Williams’ proposed bill did not pass the General Assembly.
“Apparently Democrats from Northern Virginia who have zero Appalachian Power ratepayers in their district decided that it might be better if that waited another year,” he said, and added that he believes AEP is trying to recoup some of the funds spent on solar projects from ratepayers.
“They’re trying to frontload money for projects that they are required by law to do by taking additional fees from ratepayers prematurely,” he said, adding electric power companies have effectively been accused of doing this.
“What we did was basically say like, ‘you can’t keep doing this because it’s absolutely unaffordable for our constituents.’ You’re not going to fund all of your projects on the backs of our ratepayers here in Southwest Virginia,” he said.
AEP, which is headquartered in Columbus, OH, seems to be more concerned with that state and some of its more lucrative rate areas, Williams said. That means “we just sort of get the short end of the stick all of the time.”
Phillips said there are also other factors in play that aren’t AEP’s fault as to why they keep increasing prices.
“Like the Virginia Clean Economy Act (VCEA) that our friends on the left passed that requires zero percent carbon emissions for both AEP in 2045 and Dominion (Energy) in 2050,” he said.
Phillips said AEP must have its total emissions cut by 80 percent by 2030.
“That’s a very aggressive schedule. That’s six years from now,” he said.
Phillips said the company can’t implement all these new technologies for free and there’s a cost to having solar farms and wind farms.
“You can go to AEP’s own website, and it says they’re going to invest $9.8 billion in renewable energy by 2028. They don’t have a choice but to do it because the state has mandated that they become carbon free, in other words, no greenhouse gases at all,” he said.
Phillips believes that is an impossible task and will not happen by the allotted deadline.
“Just the scale of what they’re being asked to do is just too large.

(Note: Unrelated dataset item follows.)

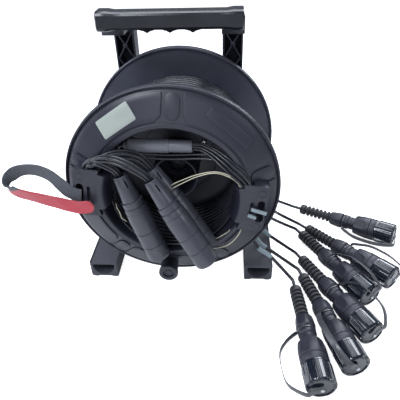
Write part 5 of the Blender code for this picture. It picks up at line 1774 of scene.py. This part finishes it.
class DRUM_OT_tails(Operator):
    """Six free tails from the winding to their plugs, three of them with grey sleeves"""

    bl_idname = "cable_drum.tails"
    bl_label = "Tails"

    def execute(self, context):
        tail = context.scene.plug_sizes.tail_diameter
        _, outside, first, pitch = winding()
        reach = outside + GAP + tail / 2
        for k, place in enumerate(plug_frames()):
            y = first + pitch * TAIL_TURNS[k]
            route = []
            free = math.radians(TAIL_FREE[k])
            for angle, away in ((LEAVES, 0), ((LEAVES + free) / 2, 0.2 * MM), (free, 0.5 * MM)):
                route.append(Vector(((reach + away) * math.cos(angle), y,
                                     AXIS_Z + (reach + away) * math.sin(angle))))
            route += [Vector(p) * MM for p in TAIL_ROUTES[k]]
            back = place.to_3x3() @ Vector((0, 0, 1))
            route.append(place.translation - back * 20 * MM)
            end = place.translation - back * GAP
            points = even_route(route, 9 * MM) + [end]
            cord = cable(f"tail_cable_{k + 1}", [points], tail, 3)
            cord.data.materials.append(finish(cable_jacket))
            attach(cord, "stand")
            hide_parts(f"tail_{k + 1}")
            if k > 2:
                self.sleeve(k + 1, points, tail)
        return {"FINISHED"}

    def sleeve(self, number, points, tail):
        """Short shrunk sleeve round a tail where it comes out from under the drum."""
        middle = {4: 66, 5: 59, 6: 55}[number] * MM
        start = min(range(len(points)), key=lambda i: abs(points[i].z - middle))
        part = points[start - 2 : start + 2]
        sleeve = meshed(cable(f"tail_sleeve_{number}", [even_route(part, 2 * MM)],
                              tail + 1.7 * MM, 4))
        ready(sleeve, "stand", shrunk_sleeve, (), 40)
        return sleeve.name


OPERATORS = [
    DRUM_OT_stage, DRUM_OT_front_flange, DRUM_OT_rear_flange, DRUM_OT_hub_floor,
    DRUM_OT_winding, DRUM_OT_axle, DRUM_OT_clamp_plates, DRUM_OT_knob, DRUM_OT_barrels,
    DRUM_OT_splitter, DRUM_OT_legs, DRUM_OT_tethers, DRUM_OT_strap, DRUM_OT_base,
    DRUM_OT_uprights, DRUM_OT_bearing_plate, DRUM_OT_grip, DRUM_OT_boots, DRUM_OT_bodies,
    DRUM_OT_shells, DRUM_OT_caps, DRUM_OT_lanyards, DRUM_OT_tails,
]
GROUPS = {"drum_sizes": DrumSizes, "plug_sizes": PlugSizes, "stand_sizes": StandSizes,
          "drum_colours": DrumColours}


class DRUM_PT_panel(Panel):
    """Sizes, colours and the steps that build the drum"""

    bl_idname = "DRUM_PT_panel"
    bl_label = "Cable drum"
    bl_space_type = "VIEW_3D"
    bl_region_type = "UI"
    bl_category = "Cable drum"

    def draw(self, context):
        for name, group in GROUPS.items():
            part = self.layout.box()
            part.label(text=name.replace("_", " ").capitalize())
            for key in group.__annotations__:
                part.prop(getattr(context.scene, name), key)
        for step in OPERATORS:
            self.layout.operator(step.bl_idname)


def register():
    for kind in [*GROUPS.values(), *OPERATORS, DRUM_PT_panel]:
        bpy.utils.register_class(kind)
    for name, group in GROUPS.items():
        setattr(bpy.types.Scene, name, PointerProperty(type=group))


def unregister():
    for name in GROUPS:
        delattr(bpy.types.Scene, name)
    for kind in reversed([*GROUPS.values(), *OPERATORS, DRUM_PT_panel]):
        bpy.utils.unregister_class(kind)


def main():
    register()
    for step in OPERATORS:
        group, name = step.bl_idname.split(".")
        getattr(getattr(bpy.ops, group), name)()


if __name__ == "__main__":
    main()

It’s too expensive on the rate payers, but the money’s got to come from somewhere. When the state mandates, this is what you have to do, and you are a highly regulated industry, they don’t have a choice but to do it unless the state wants to fund it though taxes, and or they have to fund it through rates,” he said.
Phillips added it’s already being funded through taxes and rates. On the other hand, he said because of everything required by the VCEA, AEP probably does need to raise its rates.
“In other words, they’re kind of in a rock and a hard place. They’re not completely innocent in this, they’ve been raising their rates for a longtime, but the Clean Economy Act basically calls out two companies: AEP and Dominion because they’re the two largest in Virginia and puts them under all these regulations that they have to meet by certain dates or they’ll be out of compliance with the law,” Phillips said.
Williams said he and the other delegates who signed the letter are currently arguing with the State Corporation Commission, which sets the power rates.
“Appalachian Power actually has to prove why those rates need to be increased. Technically all of the delegates in this area with all of these ratepayers, we just weighed in with the SCC to try to push the SCC to make sure they don’t just unilaterally increase the rate,” he said.
Williams compared it to a real estate tax increase.
For instance, “it’s up to 4 percent or whatever, and people think we’re going to raise it to 4 percent. They’re asking for a certain amount, but that doesn’t mean they’ll get it or get that much,” he said.
Williams said delegates are pushing to make sure AEP either doesn’t get the rate increase or gets the least amount possible “because it’s getting absurd with the cost of electricity.”
He said there have been “astronomical bills of around $2,000” in Franklin County for a single building. “We can’t get any discount or disparity or anything like that. We tried because we’re regionally so much poorer than Kentucky and Ohio. There’s only so much money and there’s only so much funding, and we’re just getting squeezed. It’s just frustrating,” Williams said.
At this juncture as Republicans are in the minority in the legislature, Phillips said unless “we get our friends on the other side to agree with us” there’s very little that can be done “other than make our voices heard, try to represent our constituents in the best way that we can with things like this letter.
“A lot of people think it’s just a symbolic thing,” Phillips said. “Well, we’ve got to do something, and this is one of the things we can do.”